The analysis on the network capacity belongs to this level. Network capacity can be investigated from the perspective of either concurrent links or flows. For example, in a clustered ad hoc network, there are concurrent single-hop communications between cluster members and their heads in several clusters, where the network capacity can be obtained based on the link capacity. On the other hand, in an ad hoc mesh network, there might be several multi-hop communications (referred to as flows) happening concurrently. The network transport capacity in this case can be investigated based on the capacity studied at the path level.

As shown above, ignoring border effect or using average density often in PPP and existing work skews results greatly, which highlights the need for NDDs to analyze performance metrics accurately in finite ad hoc networks.

4 Issues, Challenges, and Directions

Although the relevant research on both types of NDDs has achieved remarkable breakthroughs, there are still open issues which are challenging to be solved.

Nonuniform Distance Distributions. Most of the existing probabilistic distance-based models and the tools from stochastic geometry assume uniform node distribution. However, in many realistic ad hoc networks, nodes are not always uniformly distributed, either initially or due to node mobility. For both types of NDDs, the approaches based on D&R methods can handle the case where nodes are uniformly distributed with different node densities in different subareas of a network, which leads to a discrete nonuniform node distribution. It is necessary to consider a more general, continuous nonuniform node distribution.

3D Distance Distributions. The Ref2Ran NDDs can be easily extended to consider a reference point with height by the Pythagorean theorem, while for a more general 3D scenario and the Ran2Ran NDDs, there is little work on the approaches in the current literature.

Non-Euclidean Distance Distributions. Most of our existing work, and the existing literature, focused on Euclidean (2-norm) distances, which indeed have wide applications in wireless communication systems as radio signals propagate in the same, uniform medium. However, other distance norms, e.g., Manhattan (1-norm), Chebyshev (\(\infty \)-norm) and generic l-norms, also have wide application in natural sciences and engineering disciplines, including computer networking. For example, when vehicles travel in a downtown urban scenario, Manhattan distance is more appropriate for travel distance calculation (or carry-and-forward delay in VANETs), which is in fact called taxicab geometry. There are only a few isolated distance results on taxicab geometry and other non-Euclidean geometries, including non-planar geometries such as Lobachevskian (hyperbolic) and Riemannian (spherical) geometries, which are increasingly used for modeling logical and physical networks. We plan to extend our planar geometry results to non-planar ones, with new results and new approaches.

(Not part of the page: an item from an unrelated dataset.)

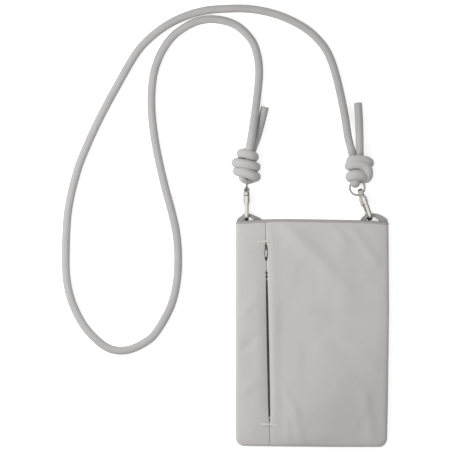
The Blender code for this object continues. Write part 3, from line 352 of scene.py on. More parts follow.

High-Order and Multi-hop Distance Distributions. So far, our work focused on the distance distributions between two random points, or between a random point and a reference point. A high-order distance distribution involves more than two points. For example, in relay communications, the relay can choose different forwarding schemes (amplify-and-forward, decode-and-forward, and so on) and the destination can select or combine the signal from the source or relay (selective combination, maximum rate combination, and so on). For amplify-and-forward and selective combination, the signal strength received at the destination depends on the path loss of both the source-to-relay and relay-to-destination channels, eventually the product of the distances among the source, relays and destination. Similarly there is a need for the sum, difference and ratio of two distances. Furthermore, more than two distances can be involved, e.g., in the distribution of hop distances between source and destination. This is a very hard problem and there are only a few results for two or three hops [40].

Joint and Conditional Distance Distributions. The ultimate goal is to address the joint and conditional distance distributions, with potentially correlated distances due to the triangular inequality. For engineering problems, although closed-form explicit expressions with elementary functions are our target, as what we have achieved for rhombuses, hexagons and triangles, we also have the freedom to develop algorithmic approaches that produce symbolic results in a parametrized way. For example, for an arbitrary geometry without symbolic expressions, it is unlikely to derive its properties symbolically, but given an arbitrary geometry with parameters, the algorithm and thus computer program can output parametrized expressions. This can further guide and speed up numerical calculation and error or bound analysis, determining expression truncation and numerical precision, for practical usage purposes.

5 Conclusion

As a significant complementary tool to the PPP/BPP models from stochastic geometry, probabilistic distance-based model has been extensively studied and applied in finite wireless networks. In this paper, we surveyed the state-of-the-art approaches to both the Ref2Ran and Ran2Ran NDDs with arbitrary shapes and nonuniform densities, and their applications in ad hoc networks. The still-open issues were also discussed for the future research directions in this field.